Investments in real estate and loan financing proved less physically damaging but the lure of the motorsport environment won through in 1957 when he managed the racing affairs of Stuart Lewis-Evans, a highly promising 27-year-old. The Englishman raced for Ecclestone when Bernie not only bought the Connaught team but also tried – unsuccessfully – to qualify one his cars for the 1957 Monaco Grand Prix.

Meanwhile, Lewis-Evans was doing enough with the uncompetitive Connaught to catch the eye of Vanwall, a crack team fighting for the World Championship with star drivers Stirling Moss and Tony Brooks. The Englishman’s huge potential would remain unfilled at the final race of the 1958 season when Lewis-Evans’s crashed and was badly burned after the Vanwall’s engine had seized during the Moroccan Grand Prix. Ecclestone was deeply affected when his protégé succumbed to his injuries six days later.

Another period away from the sport ended when Roy Salvadori, who had raced one of the Connaughts and now managed the Cooper F1 team, invited Ecclestone to the 1966 Mexican Grand Prix. There, he met Jochen Rindt, a dashing young Austrian driver with a streak of arrogance that Ecclestone found appealing.


A friendship quickly mushroomed to the point where Ecclestone managed Rindt’s interests, advising him to leave Cooper (then in the final throws of greatness) and join Brabham for 1968; and 12 months later, from Brabham to Lotus where, in Ecclestone’s opinion, the cars were fragile but fast enough to win the title.

The prophecy would prove correct on both counts, Rindt becoming the first and only posthumous world champion after being killed during practice for the 1970 Italian Grand Prix.

Having sworn never to get close to a driver following the loss of Lewis-Evans, a distraught Ecclestone felt even more responsible for the death of someone with whom he had created an almost brotherly bond. And yet the lure of racing would somehow prove irresistible despite its larcenous nature during a period when fatalities were commonplace. Within a year, Ecclestone was beginning negotiations for the purchase of Brabham.

Jack Brabham, the team’s founder, had retired, leaving the company in the hands of his partner, Ron Tauranac. Being a studious designer rather than an astute businessman, Tauranac had no wish to run the show and accepted Ecclestone’s advances based on Tauranac’s reasonable assumption that the asset value was worth £130,000. When it came to signing the contract, Ecclestone calmly offered £100,000 on the understanding that Tauranac could walk away from the deal if he wished. It was perfectly legitimate. Tauranac reluctantly signed – as Ecclestone correctly if coldly assumed he would. 

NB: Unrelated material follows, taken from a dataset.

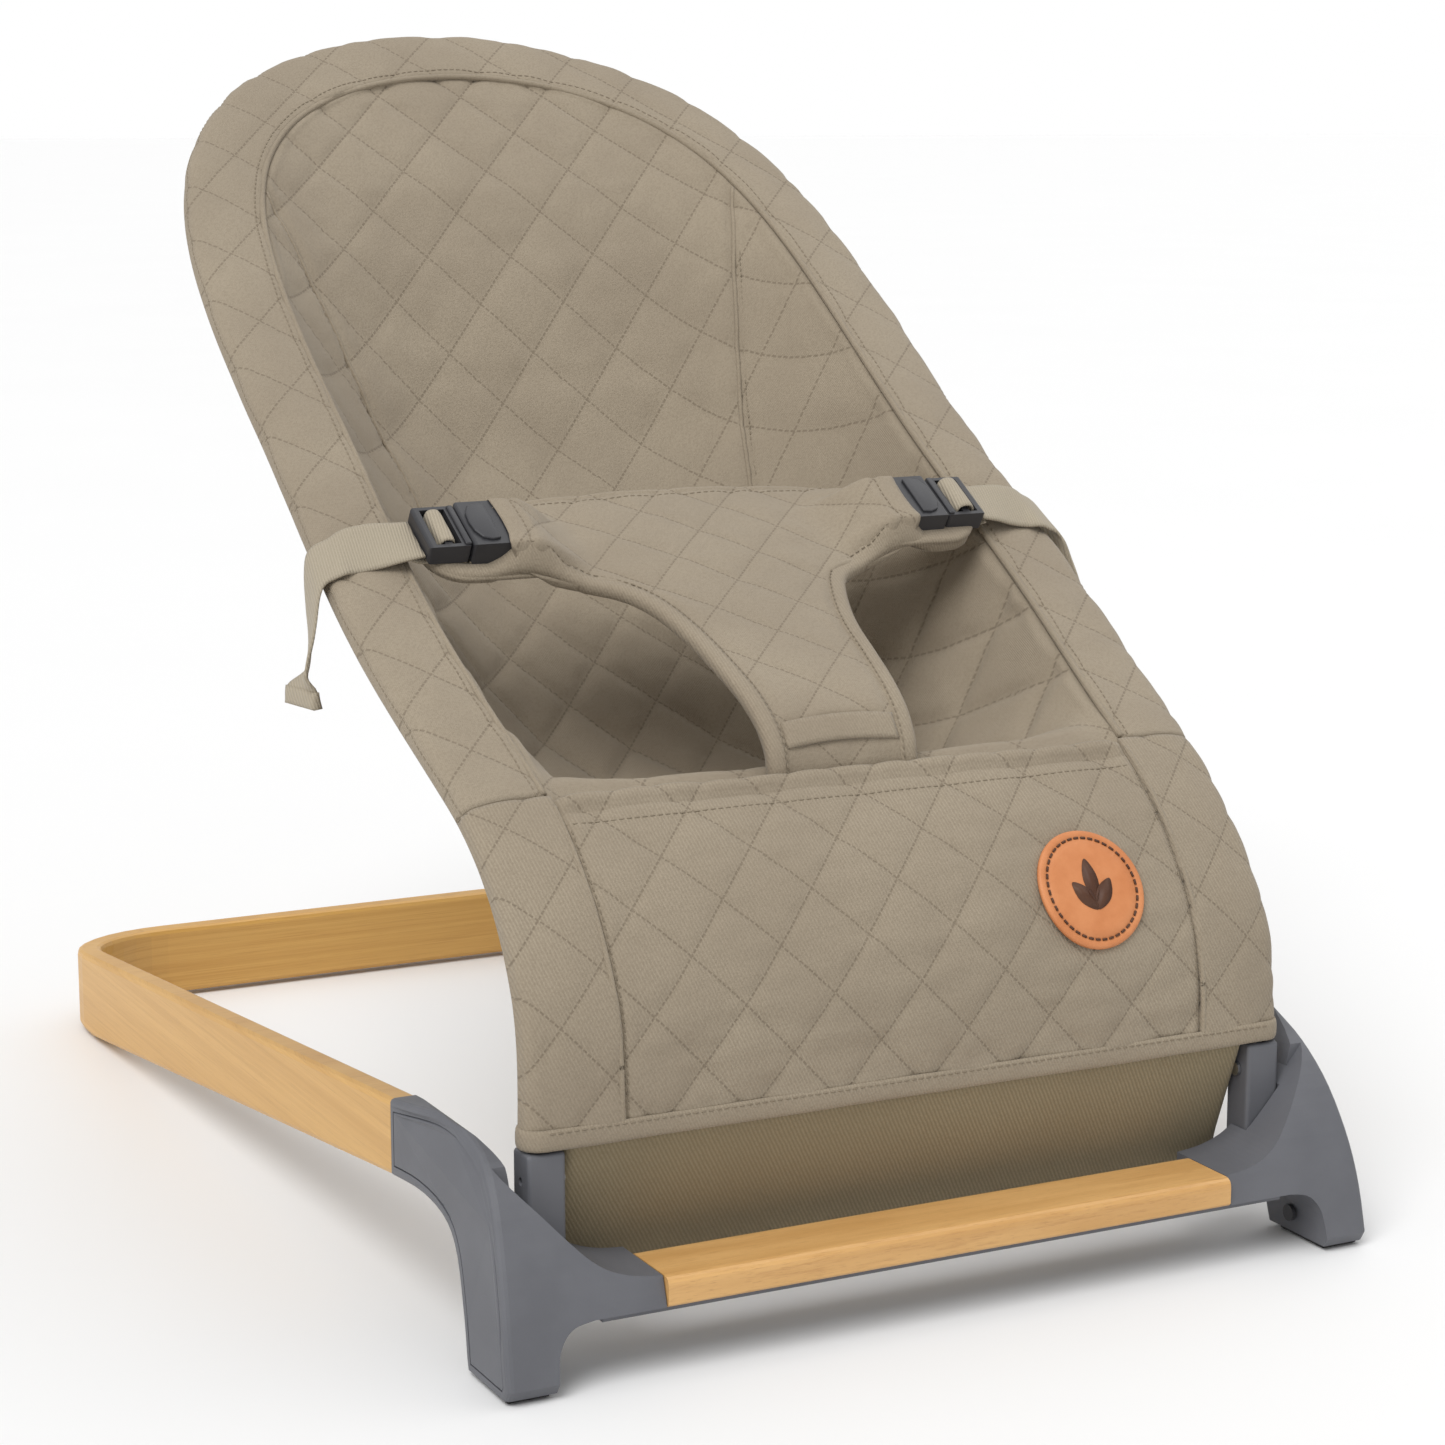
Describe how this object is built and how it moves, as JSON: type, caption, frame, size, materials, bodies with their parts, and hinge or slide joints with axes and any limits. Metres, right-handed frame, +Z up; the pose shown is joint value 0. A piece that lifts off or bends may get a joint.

Showing awareness beyond business, Ecclestone gave the job of Brabham designer to Gordon Murray, then a virtual unknown. His first car, the Brabham BT42, was a trendsetter; the next one, the BT44, a winner. 

Ecclestone may have allowed his hugely talented designer a free hand, but that was the only aspect of running Brabham that possessed a relaxed ethos. A stickler for specifics, Ecclestone would demand cleanliness and order.

The office Venetian blinds were fixed at an angle that pleased his eye; desks needed to be completely clear at night; the workshop floor had to be unblemished; toolboxes – all painted blue – were to be placed on identical spots on each work bench. He had a particular thing about telephone receivers being replaced with the flex neatly to one side rather than across the instrument. Spotting an offending cable, he ripped the entire phone from the workshop wall. Receivers were always replaced carefully after that.

Ecclestone achieved results on the race track, too. Nelson Piquet won the world championship for Brabham in 1981 and 1983, during which time Bernie was assimilating the inner workings of F1, its failings – and potential for huge profit. It was time to get rid of Brabham and show just how far he had moved on from the shrewd schoolboy selling buns.